Where does the desire and motivation come from in a man who has such a task as mine? You might think that I never asked myself that question but I have and I do over and over. I have answered it over and over to myself as well. There is no desire or motivation in terms of wanting to kill another human being. I never look at it in that way. My job is to save lives…the lives of innocent victims and those endangered by a person committing a wrongful act. My job is one of many in a level of responses to the actions of this person. When I go to work one of two things has occurred, either the negotiations have broken down or the lives of the hostages are determined to be in grave danger. At that point, it is not a function of desire or motivation but one of duty and a duty that I take very seriously.
Once I enter the shooting position, I shut out as much of the world as I possibly can. It becomes a game of control, patience, and discipline. I consciously begin to control my breathing rate and calm myself as much as possible. I look for a comfortable shooting situation as the subject may be in my sights for a long period before any decision is made that will involve me. I have to fight the fatigue of waiting, of holding the weapon steady on the target and maintaining my absolute concentration on the shot. If the time comes at which I must carry out my duty, I will likely get only one opportunity to complete the task successfully and with as much humane treatment as I can show under the conditions.
I have worked at this shooting game a long time and honed my skills in the process. I have long since mastered the technicalities of the process…those dealing with the actual mechanics of the weapon and the shot. One never totally masters the emotional aspects of it. Taking a human life at one’s option is a power which can be consuming and must be managed with respect. If I had my choices, I would choose to simply line up the shot and make it as quickly as possible before the emotional aspects became a factor. In reality, it does not work that way. In a strange sort of way, the time that I spend with the target in my crosshairs is a timeframe in which I get to know more and more about the person the longer I must hold the target. I notice that he is left-handed by the way he holds his weapon. He wears a watch on his right arm and carries his wallet on the same side. He likes blue jeans and tennis shoes. He keeps his hair cut neatly. In many ways, he is not unlike me…just a regular guy. These are thoughts that register and one acknowledges but it cannot deter me from my duty or else others may die.
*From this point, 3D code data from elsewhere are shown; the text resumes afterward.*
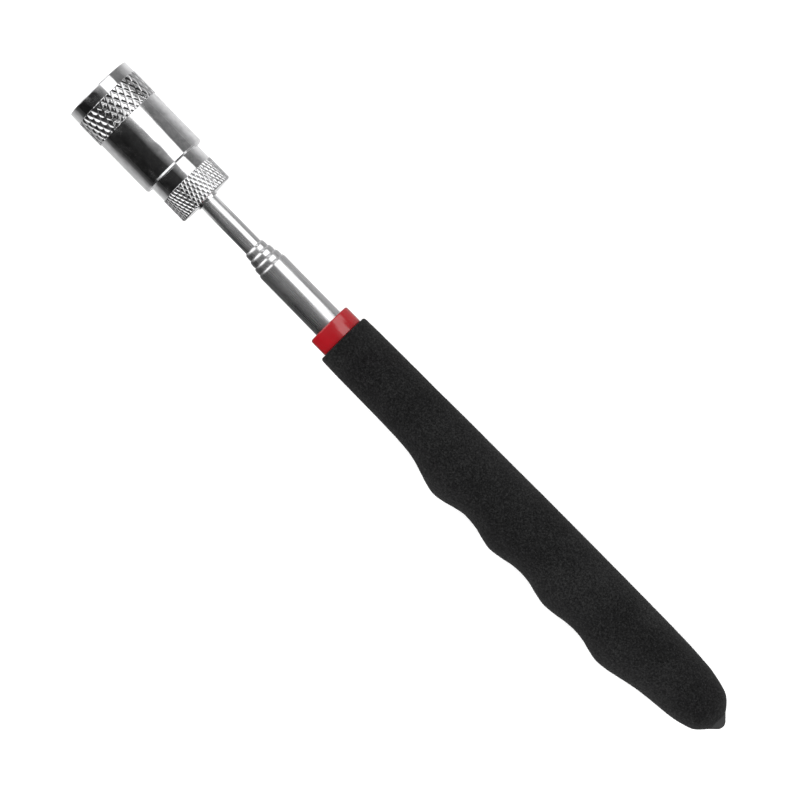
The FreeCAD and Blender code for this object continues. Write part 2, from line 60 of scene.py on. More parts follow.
class Nodes:
    """Short calls for building a node tree."""

    def __init__(self, tree):
        self.tree = tree
        tree.nodes.clear()

    def put(self, socket, value):
        if isinstance(value, bpy.types.NodeSocket):
            self.tree.links.new(value, socket)
        elif value is not None:
            socket.default_value = value

    def add(self, kind, inputs=(), **settings):
        node = self.tree.nodes.new(kind)
        for key, value in settings.items():
            setattr(node, key, value)
        for key, value in dict(inputs).items():
            self.put(node.inputs[key], value)
        return node

    def math(self, operation, a, b=None):
        node = self.add("ShaderNodeMath", operation=operation)
        self.put(node.inputs[0], a)
        self.put(node.inputs[1], b)
        return node.outputs[0]

    def span(self, value, low, high, to_low=0.0, to_high=1.0, smooth=False):
        """A value mapped from low and high to two others, and held between them."""
        node = self.add("ShaderNodeMapRange", interpolation_type="SMOOTHSTEP" if smooth else "LINEAR")
        for index, item in enumerate((value, low, high, to_low, to_high)):
            self.put(node.inputs[index], item)
        return node.outputs[0]

    def ramp(self, value, stops):
        """A colour ramp; each stop is a place and a grey value or a colour."""
        node = self.add("ShaderNodeValToRGB", {"Fac": value})
        elements = node.color_ramp.elements
        while len(elements) < len(stops):
            elements.new(0.5)
        for element, (place, colour) in zip(elements, stops):
            element.position = place
            element.color = (*(colour if isinstance(colour, tuple) else (colour,) * 3), 1)
        return node.outputs["Color"]

    def noise(self, place, scale, detail=2.0, roughness=0.5):
        inputs = {"Vector": place, "Scale": scale, "Detail": detail, "Roughness": roughness}
        return self.add("ShaderNodeTexNoise", inputs).outputs["Fac"]

    def mix(self, factor, a, b):
        """A colour between a and b."""
        node = self.add("ShaderNodeMix", data_type="RGBA")
        self.put(node.inputs["Factor"], factor)
        self.put(node.inputs[6], a)
        self.put(node.inputs[7], b)
        return node.outputs[2]

    def place(self, scale=(1, 1, 1)):
        """The point on the piece in metres, stretched by scale."""
        point = self.add("ShaderNodeTexCoord").outputs["Object"]
        return self.add("ShaderNodeMapping", {"Vector": point, "Scale": scale}).outputs[0]

    def bump(self, height, distance, strength=1.0, below=None):
        inputs = {"Height": height, "Distance": distance, "Strength": strength, "Normal": below}
        return self.add("ShaderNodeBump", inputs).outputs[0]


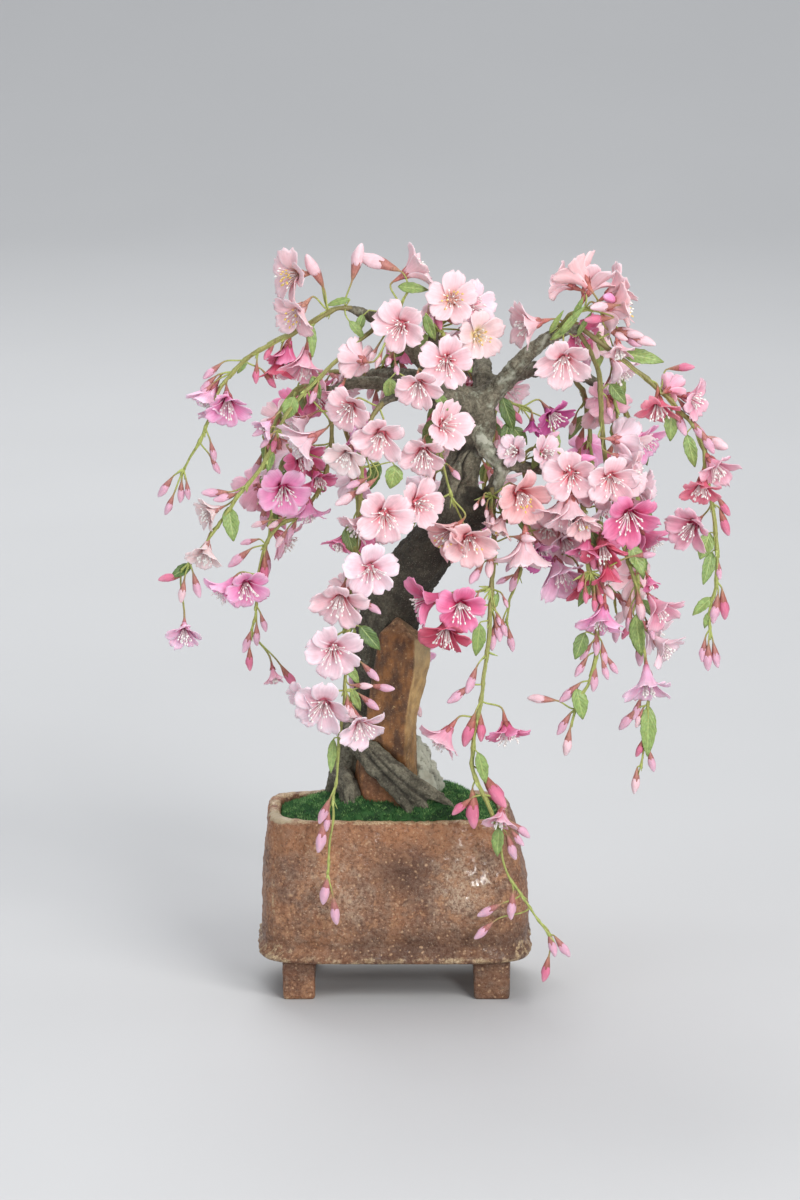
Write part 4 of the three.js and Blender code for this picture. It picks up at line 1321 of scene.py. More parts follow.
class Shoot:
    """What grows on one twig, gathered by material."""

    def __init__(self, name, twig, seed):
        self.name = name
        self.rng = np.random.default_rng(seed)
        self.petals = Heap("place", "heart", "body", "edge")
        self.stamens = Heap("tint")
        self.stalks = Heap("tint")
        self.leaves = Heap("place", "tint")
        line, self.share = route(at(twig), spacing=1.6)
        bends = np.stack([noise(line / 9 + i * 5) for i in range(3)], 1)
        self.line = line + 0.7 * bends * smooth_step(0, 0.1, self.share)[:, None]
        spots = np.unique(np.append(np.arange(2, len(line), NODE_STEP), len(line) - 1))
        self.nodes = self.line[spots]
        self.ways = along(self.line)[spots]
        self.used = {}

    def twig(self):
        """The twig itself, with a knuckle at each place that stalks leave it."""
        radii = np.interp(self.share, [0, 0.4, 1], [1.25, 0.85, 0.45])
        for node in self.used.values():
            gap = np.linalg.norm(self.line - node, axis=1)
            radii = radii + 0.4 * hump(gap, 1.7)
        tint = ring_tints(self.share, TWIG_SIDES, *TWIG_COLOURS)
        self.stalks.add(tube(self.line, radii, TWIG_SIDES), tint=tint)
        self.strands(radii)

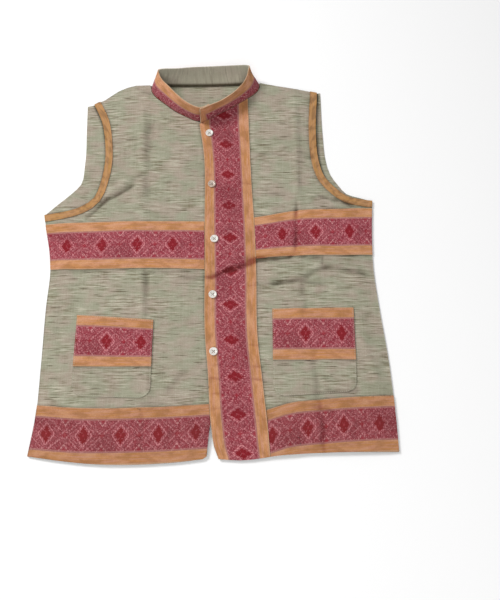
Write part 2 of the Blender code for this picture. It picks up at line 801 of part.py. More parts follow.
def button_holes(name, seat, cutters):
    """One cutter for the four thread holes."""
    bm = bmesh.new()
    for count in range(4):
        angle = math.pi / 4 + count * math.pi / 2
        made = bmesh.ops.create_cone(
            bm,
            cap_ends=True,
            segments=HOLE_SIDES,
            radius1=HOLE_WIDTH / 2,
            radius2=HOLE_WIDTH / 2,
            depth=BUTTON_WIDTH / 2,
        )
        aside = Vector((math.cos(angle), math.sin(angle), 0.0)) * HOLE_FROM_CENTRE
        bmesh.ops.translate(bm, verts=made["verts"], vec=aside)
    mesh = bpy.data.meshes.new(name)
    bm.to_mesh(mesh)
    bm.free()
    cutter = bpy.data.objects.new(name, mesh)
    cutter.location = seat
    cutter.hide_render = True
    cutter.display_type = "WIRE"
    cutters.objects.link(cutter)
    return cutter


def button(number, row, materials, collection, cutters):
    """A turned button with a dished middle and four holes."""
    name = f"button_{number}"
    mesh = bpy.data.meshes.new(name)
    profile = [(rim.out * BUTTON_WIDTH / 2, 0.0, rim.up) for rim in BUTTON_RIM]
    mesh.from_pydata(profile, [(index, index + 1) for index in range(len(profile) - 1)], [])
    mesh.materials.append(materials["button"])
    solid = bpy.data.objects.new(name, mesh)
    solid.location = (row.x, row.y, button_seat(row))
    collection.objects.link(solid)
    turn = solid.modifiers.new("turned", "SCREW")
    turn.steps = BUTTON_STEPS
    turn.render_steps = BUTTON_STEPS
    turn.use_merge_vertices = True
    turn.merge_threshold = MERGE
    drill = solid.modifiers.new("holes", "BOOLEAN")
    drill.operation = "DIFFERENCE"
    drill.object = button_holes(f"{name}_holes", solid.location, cutters)


def build():
    clear_scene()
    collection = collection_named("short_coat")
    cutters = collection_named("cutters")
    materials = {
        "cloth": material_named("handloom_cloth", CLOTH_FINISH),
        "strip": material_named("border_strip", STRIP_FINISH),
        "binding": material_named("bias_binding", BINDING_FINISH),
        "button": material_named("button", BUTTON_FINISH),
    }
    back(materials, collection)
    front_right(materials, collection)
    front_left(materials, collection)
    collar(materials, collection)
    for number, row in enumerate(BUTTONS, start=1):
        button(number, row, materials, collection, cutters)


build()
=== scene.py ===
"""The looks of a sleeveless short coat with a stand collar, laid flat and buttoned up.

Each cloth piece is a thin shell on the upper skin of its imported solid. The two fronts are creased
first, and every strip, pocket and binding is then laid on the creased front. Right and left are the
wearer's. Sizes are in metres, with +X to the wearer's left and +Y from the hem to the collar.
"""

import math
from collections import namedtuple

import bmesh
import bpy
from mathutils import Matrix, Vector, noise
from mathutils.bvhtree import BVHTree
from mathutils.kdtree import KDTree


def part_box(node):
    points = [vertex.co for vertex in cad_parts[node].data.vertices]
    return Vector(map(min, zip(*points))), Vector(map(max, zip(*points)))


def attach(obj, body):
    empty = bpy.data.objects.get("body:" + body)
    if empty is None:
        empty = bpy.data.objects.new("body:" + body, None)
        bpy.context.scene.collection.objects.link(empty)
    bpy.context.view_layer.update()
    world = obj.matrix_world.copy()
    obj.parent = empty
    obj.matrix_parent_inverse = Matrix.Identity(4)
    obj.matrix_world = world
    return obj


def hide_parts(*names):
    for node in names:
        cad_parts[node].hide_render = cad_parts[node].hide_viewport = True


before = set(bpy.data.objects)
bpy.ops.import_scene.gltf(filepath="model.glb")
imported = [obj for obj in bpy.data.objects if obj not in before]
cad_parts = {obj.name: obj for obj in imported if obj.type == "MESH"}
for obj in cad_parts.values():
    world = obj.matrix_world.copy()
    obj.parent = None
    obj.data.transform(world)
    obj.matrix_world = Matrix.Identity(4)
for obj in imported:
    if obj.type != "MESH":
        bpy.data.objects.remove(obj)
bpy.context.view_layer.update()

# The camera stands over the hem and looks down at the coat.
CAMERA_PLACE = (0.0617, -0.4819, 1.1211)
CAMERA_TILT = math.radians(19.5)
CAMERA_LENS = 43.6
SENSOR_WIDTH = 36.0

# Cloth walls, and how far the strips and pockets stand off what they are sewn to.
CLOTH_WALL = 0.0011
STRIP_WALL = 0.0009
ON_CLOTH = 0.0013
ON_POCKET = 0.0026
EDGE_ROUND = 0.00035

# How finely the shells are divided. The back is finer beside the lines that shade it.
FRONT_STEP = 0.0042
STRIP_STEP = 0.0036
BACK_STEP = 0.009
SHADE_STEP = 0.004
SHADE_REACH = 0.010
COLLAR_ROUND = 260
COLLAR_UP = 14
FACET_ROUNDS = 24
REFINE_ROUNDS = 6

# The border strip: its width, one thread of its motifs and one fleck, and half its red field in millimetres.
STRIP_WIDTH = 0.085
MOTIF_THREAD = 0.0011
FLECK = 0.0013
FIELD_HALF = 26.0
BINDING_WIDTH = 0.0125

# The collar's cloth, and how far its inner face is painted paler: painted light.
COLLAR_HEIGHT = 0.036
COLLAR_BOW = 0.0012
COLLAR_BAND_WALL = 0.0012
COLLAR_PAINTED_LIGHT = 0.48

# The collar's ring: how its edges, sides, foot and rim are told apart, and where it turns behind the neck.
COLLAR_EDGE = 0.0014
COLLAR_SIDE = 0.5
COLLAR_FOOT_BELOW = 0.012
COLLAR_RIM_ABOVE = 0.028
COLLAR_RIPPLE = 0.0012
BEHIND_FROM = 0.37
BEHIND_TO = 0.63
BEHIND_RUN = 0.03
RIM_TRIM = 0.025

# The back's neckline, and how far it runs on under the collar.
NECKLINE_ABOVE = 0.300
NECKLINE_BELOW = 0.3325
NECK_ALLOWANCE = 0.004

# The buttons' profile from the middle over the rim, as shares of the radius and the height.
BUTTON_PROFILE = [
    (0.0, 0.58), (0.50, 0.58), (0.60, 0.62), (0.68, 0.78), (0.76, 0.93), (0.84, 1.0), (0.92, 0.96),
    (0.98, 0.82), (1.0, 0.66), (0.99, 0.48), (0.94, 0.32), (0.84, 0.16), (0.68, 0.0), (0.0, 0.0),
]
BUTTON_SIDES = 48
HOLES = 4
HOLE_FROM_CENTRE = 0.0021
HOLE_RADIUS = 0.0009
HOLE_SIDES = 14
SHARP_EDGE = math.radians(40)
CROSS_REACH = 1.15
CROSS_THREAD = (0.0005, 0.0007)
CROSS_LEVEL = 0.60

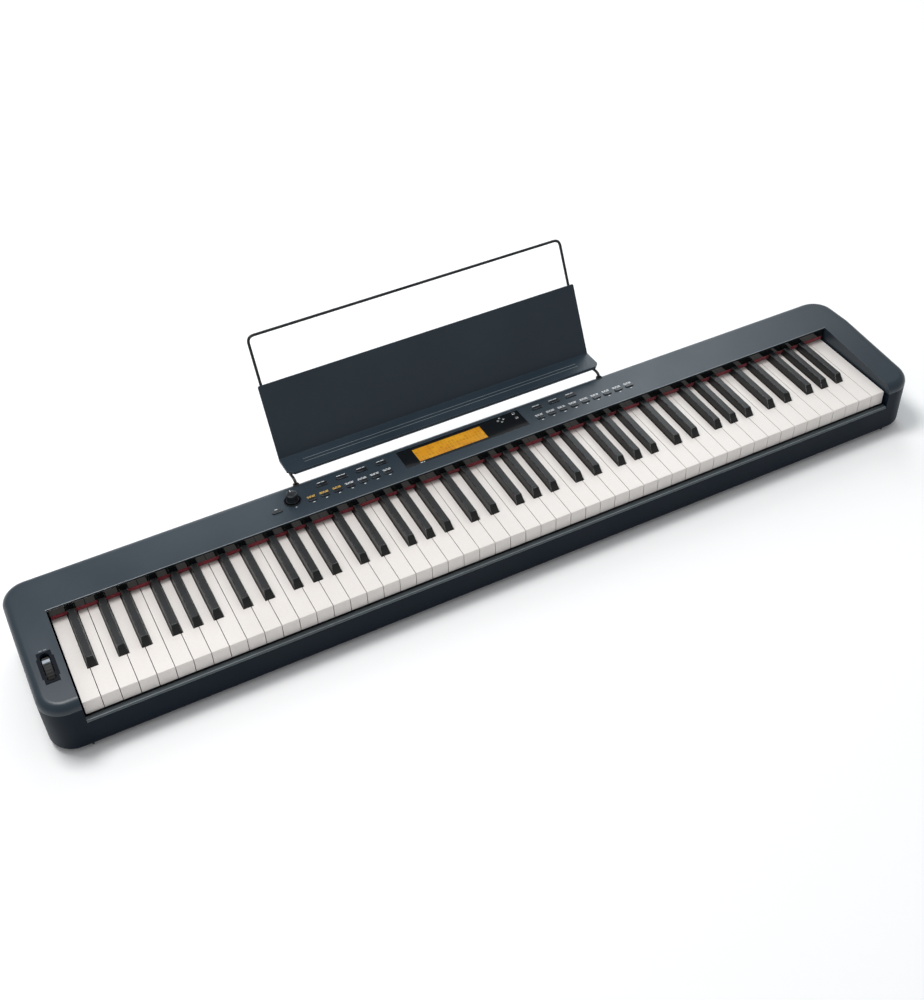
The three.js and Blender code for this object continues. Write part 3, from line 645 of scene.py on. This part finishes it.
# %% Lower casing
tub = casing_block(0, case_low.z, 0, 7.0)
slice_at(tub, (0, 0, case_high.z), (0, 0, 1), discard=True)
tub = carve(tub, casing_block(WALL, case_low.z + WALL, 0, 0))
side_walls = box_mm(-WELL_HALF - WALL, -WELL_HALF, CASE_FRONT + 1, WELL_REAR, case_low.z + 1, case_high.z)
box_mm(WELL_HALF, WELL_HALF + WALL, CASE_FRONT + 1, WELL_REAR, case_low.z + 1, case_high.z, side_walls)
tub = carve(tub, side_walls, "UNION")
LEDGE_TOP = 52.0
tub = carve(tub, box_mm(-WELL_HALF, WELL_HALF, CASE_FRONT - 50, 5, LEDGE_TOP - 3.4, 200))
SPEAKERS = [node_box("speaker_left"), node_box("speaker_right")]
GRILLE_COUNT = 7
GRILLE_STEP = 7.0
GRILLE_WIDTH = 110.0
GRILLE_SLOT = 3.2
openings = bmesh.new()
for low, high in SPEAKERS:
    for i in range(GRILLE_COUNT):
        level = (low.z + high.z) / 2 - 21 + GRILLE_STEP * i
        spot = at((low.x + high.x) / 2, CASE_REAR, level) @ QUARTER_X
        append(openings, pill_mm(GRILLE_WIDTH, GRILLE_SLOT, -8, 8, spot))
jack_low, jack_high = node_box("jack_board")
SOCKET_Z = 38.0
SOCKETS = {"pedal": (168.0, 3.3), "phones": (190.0, 1.9), "audio": (208.0, 1.9), "power": (256.0, 3.2)}
USB_X = 232.0
BACKWARD = Matrix.Rotation(-pi / 2, 4, "X")


def usb_box(half_x, half_z, y0, y1):
    """A box round the middle of the square socket, between two depths from the back of the case."""
    return box_mm(USB_X - half_x, USB_X + half_x, CASE_REAR + y0, CASE_REAR + y1,
                  SOCKET_Z - half_z, SOCKET_Z + half_z)


for x, bore in SOCKETS.values():
    disc_mm(6.3, 20, at(x, CASE_REAR - 10, SOCKET_Z) @ BACKWARD, openings)
append(openings, usb_box(7.2, 6.7, -10, 10))
cover_low, cover_high = node_box("battery_cover")
box_mm(cover_low.x - 0.3, cover_high.x + 0.3, cover_low.y - 0.3, cover_high.y + 0.3,
       -20, case_low.z + WALL + 1, openings)
tub = carve(tub, openings)
soften(tub, 0.4, angle=50)
piece("lower_casing", tub, navy_case, "case", ["lower_case"])

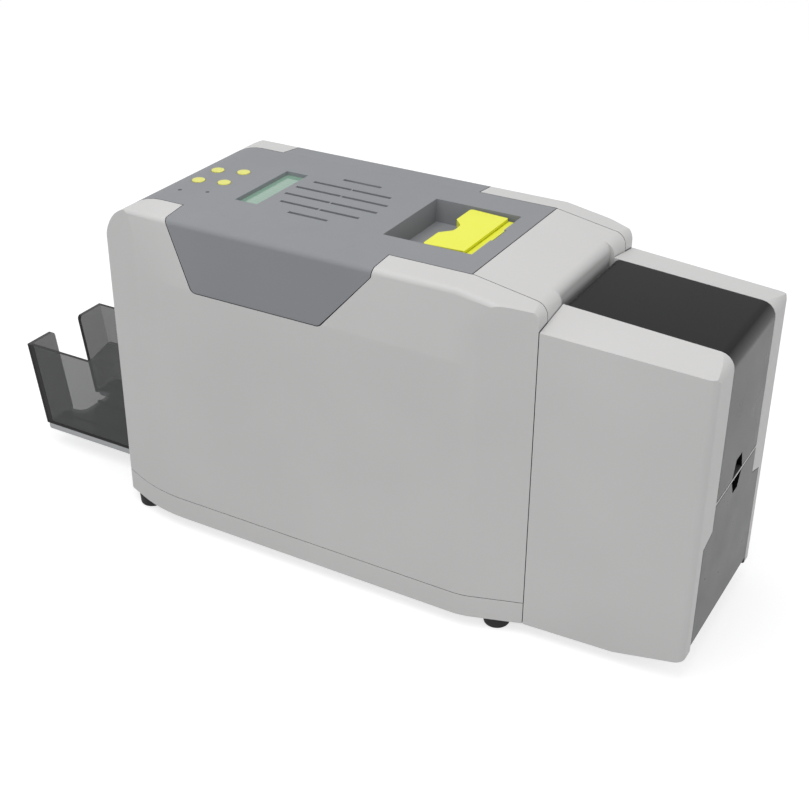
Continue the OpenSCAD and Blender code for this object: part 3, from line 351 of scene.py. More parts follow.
def moulded_plastic(name, colour, roughness=0.45, grain=FINE_GRAIN, height=GRAIN_HEIGHT, dust=0.06, ior=1.5):
    """Opaque moulded plastic with eroded grain, a trace of dust, and painted shade where it is covered."""
    material, tree, output = new_tree(name)
    shader = add_node(tree, "ShaderNodeBsdfPrincipled", {"IOR": ior})
    grained = add_node(tree, "ShaderNodeGroup", node_tree=grain_group)
    for socket, value in (("Colour", colour), ("Grain per metre", grain), ("Grain height", height),
                          ("Drift", COLOUR_DRIFT), ("Roughness", roughness)):
        grained.inputs[socket].default_value = value
    dusty = add_node(tree, "ShaderNodeGroup", node_tree=dust_group)
    dusty.inputs["Amount"].default_value = dust
    link = tree.links.new
    # Painted shade: faces that lie in a gap are darkened towards the gap colour.
    gap = add_node(tree, "ShaderNodeAttribute", attribute_name="covered")
    painted_gap_shade = add_node(tree, "ShaderNodeMix", data_type="RGBA")
    painted_gap_shade.inputs["B"].default_value = tuple(c * GAP_DARKNESS for c in colour[:3]) + (1.0,)
    link(grained.outputs["Colour"], dusty.inputs["Colour"])
    link(grained.outputs["Roughness"], dusty.inputs["Roughness"])
    link(gap.outputs["Fac"], painted_gap_shade.inputs["Factor"])
    link(dusty.outputs["Colour"], painted_gap_shade.inputs["A"])
    link(painted_gap_shade.outputs["Result"], shader.inputs["Base Color"])
    link(dusty.outputs["Roughness"], shader.inputs["Roughness"])
    link(grained.outputs["Normal"], shader.inputs["Normal"])
    link(shader.outputs[0], output.inputs[0])
    return material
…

Most people understand that wild animals are not at their most reasonable self if they are cornered and scared. This element comes through even in this situation which is populated with people who have the ability to reason and not act on instinct like animals do. Still, when cornered, the human mind seems to turn more toward instinct than logic in its response to the situation. Given that fact, people elect to do some things than normal logic would advise against. That is what makes them so unpredictable, so dangerous. They are trapped, cornered and have no way out. Instincts take over. Desperation runs high and no one can predict how things will play out. The talking process attempts to bring this person back from that abyss; to reinstall the logic file into their brain which allows them to understand that the time has come to stop what they are doing and simply give up. That discussion is in the best interest of everyone involved including the target. But with desperation running high and nerves on edge, the talks often breakdown and do so rather rapidly. It is at that point that decisions must be made as to whether my services are required. Once that decision is made, things move with blinding speed for the window to carry out the action may close at any second and all opportunity to save the hostages will be gone. I stay at the ready knowing this is the case.
On this day, the talking works and the suspect calms downs and listens to reason. I watch it all play out through my scope confirming over my radio that the target has indeed thrown his gun away and is lying flat on the floor with his hands behind his back. I see other members of the SWAT enter the premises from various angles and take control of the target. My work here is done and I nod to my spotter to move out.
Back at the rally point, the target had been taken into custody. He sits in the back of a police cruiser handcuffed to a restraining rail. The hostages are all safe with their loved ones now and things are beginning to wind down back toward normal. I slowly walk over and glance into the vehicle. The target looks up and our eyes meet. He has no idea who I am…just another cop. He has no that I have held his life in my hands for the past few hours. He has no idea and I say nothing. He’s just a regular looking guy….much like me.